CLAYTON LEVY
Depois de passar cinco dias nos National Institutes of Health (NIH), em Washington, a diretora de Propriedade Intelectual e Desenvolvimento de Parcerias da Agência de Inovação da Unicamp (Inova), Rosana Ceron Di Giorgio, voltou com uma certeza na bagagem: o trabalho desenvolvido pela Inova representa um importante passo em direção a uma nova mentalidade nacional no que diz respeito à propriedade intelectual e transferência de tecnologia.
Fundado em 1887 como um laboratório, os NIH são hoje um dos centros mais avançados de pesquisa médica do mundo. Trata-se de uma das agências do Departamento de Saúde e Serviços Humanos do governo dos EUA, compreendendo 27 institutos e centros. O objetivo dos NIH em suas pesquisas é buscar novos conhecimentos para ajudar a prevenir, detectar, diagnosticar e tratar doenças, desde o mais raro problema genético até a gripe comum, em âmbito mundial.
Todo o trabalho relacionado à propriedade e comercialização do NIH está concentrado em seu escritório de transferência de tecnologia. Em vinte anos de atividade, o núcleo já captou cerca de US$ 8 bilhões em royalties. Na última década, a média tem girado em torno de US$ 40 milhões por ano. Com 26 mil patentes ativas, o centro fecha cerca de 200 contratos de licenciamento por mês. Embora os números revelem um enorme contraste com os padrões brasileiros, Rosana diz que a viagem foi extremamente proveitosa. “Estamos no caminho certo”, acredita a diretora da Inova, que visitou o NIH de 30 de abril e 4 de maio.
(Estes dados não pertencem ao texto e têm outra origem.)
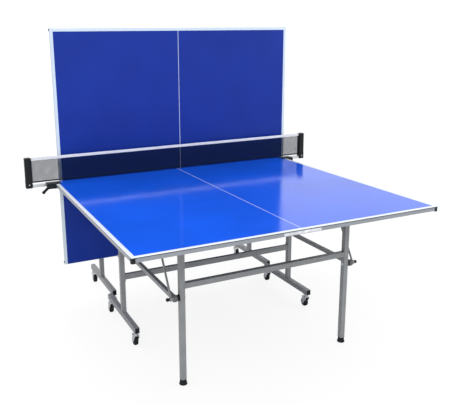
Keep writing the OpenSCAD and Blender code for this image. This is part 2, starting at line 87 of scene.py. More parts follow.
class Bench:
    """Builds one material's nodes around its Principled shader."""

    def __init__(self, name: str, color: Color, roughness: float, metallic: float = 0.0) -> None:
        """Starts a material.

        Args:
            name: The material's name.
            color: Its plain colour, set on the shader.
            roughness: Its roughness, set on the shader.
            metallic: Its metallic value, set on the shader.
        """
        self.material = bpy.data.materials.new(name)
        self.material.use_nodes = True
        self.tree = self.material.node_tree
        self.shader = self.tree.nodes["Principled BSDF"]
        self.shader.inputs["Base Color"].default_value = color
        self.shader.inputs["Roughness"].default_value = roughness
        self.shader.inputs["Metallic"].default_value = metallic
        self.place = self.tree.nodes.new("ShaderNodeTexCoord").outputs["Object"]

    def node(self, kind: str, **values: float | Sequence[float]) -> bpy.types.Node:
        """Adds a node.

        Args:
            kind: The node's type.
            **values: Input names, with _ for a space, and their values.

        Returns:
            The new node.
        """
        made = self.tree.nodes.new(kind)
        for name, value in values.items():
            made.inputs[name.replace("_", " ")].default_value = value
        return made

    def join(self, start: bpy.types.NodeSocket, end: bpy.types.NodeSocket) -> None:
        """Links an output to an input."""
        self.tree.links.new(start, end)

    def stretched(self, scale: Point) -> bpy.types.NodeSocket:
        """Returns the object coordinates scaled along each axis."""
        mapping = self.node("ShaderNodeMapping", Scale=scale)
        self.join(self.place, mapping.inputs["Vector"])
        return mapping.outputs["Vector"]

    def noise(self, scale: float, detail: float = 4.0,
              stretch: Point | None = None) -> bpy.types.NodeSocket:
        """Adds a noise texture.

        Args:
            scale: Its scale, in cells to the metre.
            detail: How many octaves it has.
            stretch: How much each axis is scaled first.

        Returns:
            The noise's value output.
        """
        made = self.node("ShaderNodeTexNoise", Scale=scale, Detail=detail)
        self.join(self.stretched(stretch) if stretch else self.place, made.inputs["Vector"])
        return made.outputs["Fac"]

    def wave(self, scale: float, axis: str) -> bpy.types.NodeSocket:
        """Returns a band texture that runs along one axis."""
        made = self.node("ShaderNodeTexWave", Scale=scale)
        made.bands_direction = axis
        self.join(self.place, made.inputs["Vector"])
        return made.outputs["Fac"]

    def spread(self, value: bpy.types.NodeSocket, low: float, high: float,
               start: float = 0.3, stop: float = 0.7) -> bpy.types.NodeSocket:
        """Maps a texture's value onto a range.

        Args:
            value: The texture's output.
            low: The result at start and below.
            high: The result at stop and above.
            start: The value that gives low.
            stop: The value that gives high.

        Returns:
            The mapped value.
        """
        made = self.node("ShaderNodeMapRange", From_Min=start, From_Max=stop, To_Min=low, To_Max=high)
        self.join(value, made.inputs["Value"])
        return made.outputs["Result"]

    def math(self, operation: str, first: bpy.types.NodeSocket,
             second: bpy.types.NodeSocket) -> bpy.types.NodeSocket:
        """Returns two values put together by one operation."""
        made = self.node("ShaderNodeMath")
        made.operation = operation
        self.join(first, made.inputs[0])
        self.join(second, made.inputs[1])
        return made.outputs[0]

    def tint(self, amount: bpy.types.NodeSocket, first: Color, second: Color) -> None:
        """Colours the surface between two colours by a value from 0 to 1."""
        made = self.node("ShaderNodeMix")
        made.data_type = "RGBA"
        for color in ("A", "B"):
            socket = [s for s in made.inputs if s.name == color and s.type == "RGBA"][0]
            socket.default_value = first if color == "A" else second
        self.join(amount, made.inputs["Factor"])
        result = [s for s in made.outputs if s.type == "RGBA"][0]
        self.join(result, self.shader.inputs["Base Color"])

    def rough(self, value: bpy.types.NodeSocket) -> None:
        """Drives the roughness by a value."""
        self.join(value, self.shader.inputs["Roughness"])

    def bump(self, height: bpy.types.NodeSocket, strength: float, distance: float) -> None:
        """Raises the surface by a height.

        Args:
            height: The height's output.
            strength: How strongly it shows, from 0 to 1.
            distance: What a height of 1 is, in metres.
        """
        made = self.node("ShaderNodeBump", Strength=strength, Distance=distance)
        self.join(height, made.inputs["Height"])
        previous = self.shader.inputs["Normal"]
        if previous.is_linked:
            self.join(previous.links[0].from_socket, made.inputs["Normal"])
        self.join(made.outputs["Normal"], self.shader.inputs["Normal"])


def shade(color: Color, factor: float) -> Color:
    """Returns a colour made lighter or darker by a factor."""
    return (min(color[0] * factor, 1.0), min(color[1] * factor, 1.0), min(color[2] * factor, 1.0), 1.0)


@dataclass(frozen=True)
class BoardLacquer:
    """Moulded playing surface: an even colour, a soft sheen, faint ball marks and a fine orange peel."""

    color: Color
    sheen: float = 0.11
    marks: float = 0.12
    gloss: float = 0.5

    def build(self, name: str) -> bpy.types.Material:
        """Returns the finish as a material."""
        bench = Bench(name, self.color, self.sheen)
        cloud = bench.noise(3.5, 6.0)
        speckle = bench.noise(900.0, 2.0)
        both = bench.math("ADD", bench.spread(cloud, 0.0, 0.8), bench.spread(speckle, 0.0, 0.2))
        bench.tint(both, shade(self.color, 1.0 - self.marks), shade(self.color, 1.0 + self.marks))
        smear = bench.noise(9.0, 7.0, (1.0, 0.35, 1.0))
        bench.rough(bench.spread(smear, self.sheen * 0.8, self.sheen * 1.35))
        bench.bump(bench.noise(420.0, 2.0), 0.06, 0.0002)
        bench.bump(bench.noise(2.2, 1.0), 0.12, 0.0008)
        bench.shader.inputs["Specular IOR Level"].default_value = self.gloss
        return bench.material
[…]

Somente nos últimos três anos a Inova firmou mais de 250 contratos de serviços e de repasse tecnológico com o meio empresarial. Em relação à propriedade intelectual, a Unicamp é a universidade brasileira que detém o maior número de patentes, com 475 pedidos depositados até maio de 2007, além de 66 marcas e 71 softwares. Desde que começou a funcionar, esse núcleo de inovação já proporcionou a assinatura de 24 contratos de licenciamento de 43 diferentes patentes.
O escritório de transferência de tecnologia, que desempenha no NIH o mesmo papel que a Inova realiza na Unicamp, centraliza todas as atividades de patenteamento e transferência. “Dessa forma, todo em qualquer acordo onde seja vislumbrada a possibilidade de surgir patente ou licenciamento é conduzido pelo escritório”, diz Rosana. “Já há uma cultura disseminada e todos os pesquisadores respeitam a posição do núcleo encarregado dos temas relacionados à propriedade intelectual”.
Segundo Rosana, alguns aspectos chamaram mais atenção no NIH. Um deles, é o acompanhamento do caminho percorrido pela tecnologia após o seu licenciamento. Um grupo de funcionários monitora tudo o que a indústria está fazendo. Cada um deles acompanha em média 200 contratos. Além das obrigações contratuais, o NIH verifica se o produto gerado pela tecnologia está realmente chegando ao público em condições adequadas. “Essa preocupação não é infundada, já que muitas vezes o autor da tecnologia não tem garantias sobre a qualidade do produto final”.
O trabalho de monitoramento também visa assegurar que todos os usuários da tecnologia estejam devidamente licenciados. “Se, por acaso, alguma empresa infringe uma patente, eles interferem imediatamente”, explica Rosana. Também há um acompanhamento rigoroso sobre os termos da licença, a fim de verificar se o que a empresa está reportando reflete o que foi planejado.
Outro aspecto que chamou a atenção, segundo Rosana, é o fato de o escritório de transferência de tecnologia ser financiado pelas unidades de pesquisa que compõem o Centro. “A consciência sobre a importância desse trabalho é tão grande que cada unidade tem um setor específico para interagir com o escritório”, conta. “Os pesquisadores sabem que sem esse trabalho a tecnologia desenvolvida dificilmente chega ao mercado”, completa.
Apesar dos contrastes com a realidade brasileira, Rosana considera que o trabalho desenvolvido pela Inova tem tudo para motivar uma mudança de mentalidade em relação à propriedade intelectual e transferência de tecnologia no país. “Por ser uma agência recente, a Inova ainda não pode pretender os mesmos resultados do NIH, mas indiscutivelmente há muitos aspectos em comum no que diz respeito à filosofia de trabalho”, pondera. O ideal, em sua opinião, seria disseminar o modelo da Inova em outros centros de pesquisa e universidades. “Com isso, todos sairiam ganhando”.